Moreover, the packaging is made to be disposed easily, like the traditional packaging of Fish and Chips. So once the consumer has finished with the Fish and Chips, the consumer can simply dispose the BoxBag. Not only does fish and chips provide a Kiwi experience to the tourist industry, now it will also tell a story about Aotearoa.

  • alex

    I'd give it handles!

  • http://www.masshemden-zeno.ch masshemden zeno

    the newspaper inside is genius

  • Bhavnesh

    This sure looks pretty – but would be helpful if we could see it in action. I don't know – maybe put some chips in there or is that too crazy an idea?!

  • xtiaan

    Ironically as a kiwi when I first saw this I thought this was someone redesigning those cartons you get for chinese food. The reason fish n chips are wrapped in newsprint/paper is because its cheap, its an excellent insulator, and its recycling.

    Lovely idea and it looks great,
    but I cant help thinking its an overly complex design solution for a nonexistent problem.

    • Casey Ng

      Thanks for that xtiaan, that is a really valid point.

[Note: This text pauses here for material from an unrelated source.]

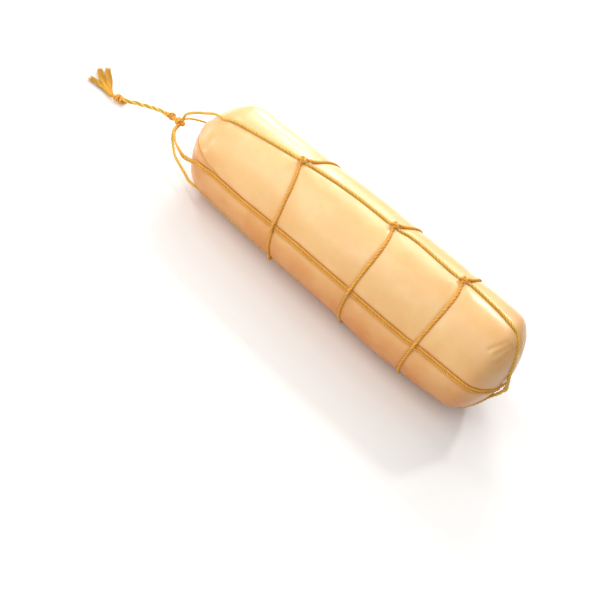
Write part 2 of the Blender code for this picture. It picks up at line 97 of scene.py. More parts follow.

In my design, the packaging is made with low cost and environmentally friendly materials; such as kraft paper, water based inks, and environmentally friendly adhesives. Therefore the materials can be easily recycled for further reuse in the paper cycle.

      Moreover, the design is created for the international market, with the objective of enlightening consumers the best of New Zealand and our food culture. With that said, the interior design of this packaging has custom made articles, informing the consumer the iconic New Zealand destinations when the packaging is "ripped" replacing the newspaper which doesn't have that characteristic.

      The ripping process is a traditional method of unravelling the original packaging of Fish and Chips, therefore, using the two different materials, the packaging introduces a similar characteristic of opening the package to the consumer.

      And last but not least, the design also takes into account for people who would like to eat on the go. Therefore the design uses two materials of cardboard and kraft paper, allowing the packaging to be strong enough to be taken to any destination, and with thicker substrate, the contents remain warmer longer. Again, the packaging simply needs to be "ripped" open via perforated strip to reveal the contents.

      Cheers.

  • https://www.facebook.com/chakchak Chak Chak

    beautiful background story, well considered green elements, like it a lot.
    just wondering could this design fit in an extreme on the go scenario.
    what i mean is, holding the bottom of the carton with one hand, use another hand to rip open the paper bag top, without placing the BoxBag onto any surface during this process. it would be good if this design can achieve this to fit in busy city life.